Similarly, Justice Bhuyan opined that if the Delhi High Court wanted to remand Mr. Kejriwal to the trial court, it should have done so at the threshold itself. “After issuing notice, after hearing the parties at length and after reserving the judgment for about a week, the above order was passed by the High Court. Though couched in a language which appears to be in favour of the appellant, in practical terms it has only resulted in prolonging the incarceration of the appellant for a far longer period, impacting his personal liberty,” he noted.
Bail conditions
On the point of bail, both judges concurred that the continued incarceration of the AAP chief violated his right to personal liberty. The Court noted that extensive documentary evidence has been submitted in the case — four chargesheets, arraigning 224 witnesses and 17 additional accused, were filed in the trial court. “There is no likelihood of the completion of the trial in the immediate future,” Justice Kant highlighted.
Accordingly, Mr.
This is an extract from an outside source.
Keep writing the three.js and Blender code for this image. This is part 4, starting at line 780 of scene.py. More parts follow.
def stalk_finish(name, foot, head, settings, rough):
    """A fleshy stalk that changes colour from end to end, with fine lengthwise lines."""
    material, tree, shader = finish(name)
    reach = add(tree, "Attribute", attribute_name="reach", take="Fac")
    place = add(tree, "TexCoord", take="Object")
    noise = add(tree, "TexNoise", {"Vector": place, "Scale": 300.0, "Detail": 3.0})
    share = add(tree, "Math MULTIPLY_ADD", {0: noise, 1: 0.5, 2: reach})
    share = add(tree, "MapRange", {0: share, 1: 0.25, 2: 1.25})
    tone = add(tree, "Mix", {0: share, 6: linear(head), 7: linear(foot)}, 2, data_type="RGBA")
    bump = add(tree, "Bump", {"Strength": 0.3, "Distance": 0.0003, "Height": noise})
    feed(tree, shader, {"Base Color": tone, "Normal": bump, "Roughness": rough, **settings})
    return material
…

Kejriwal was ordered to be released on bail on a bond of ₹10 lakh with two sureties. He was also barred from making any public comments regarding the case to avoid “building a narrative” around a sub-judice matter. Two other bail conditions were adopted from the July 12 order of the apex Court granting the Chief Minister interim bail in the ED case to campaign for the Lok Sabha elections. This includes a prohibition on Mr. Kejriwal from visiting the Chief Minister’s office and the Delhi Secretariat or signing official files unless it is essential for obtaining clearance or approval from the Lieutenant Governor of Delhi. Justice Bhuyan however said he had “serious reservations” about these two onerous bail conditions.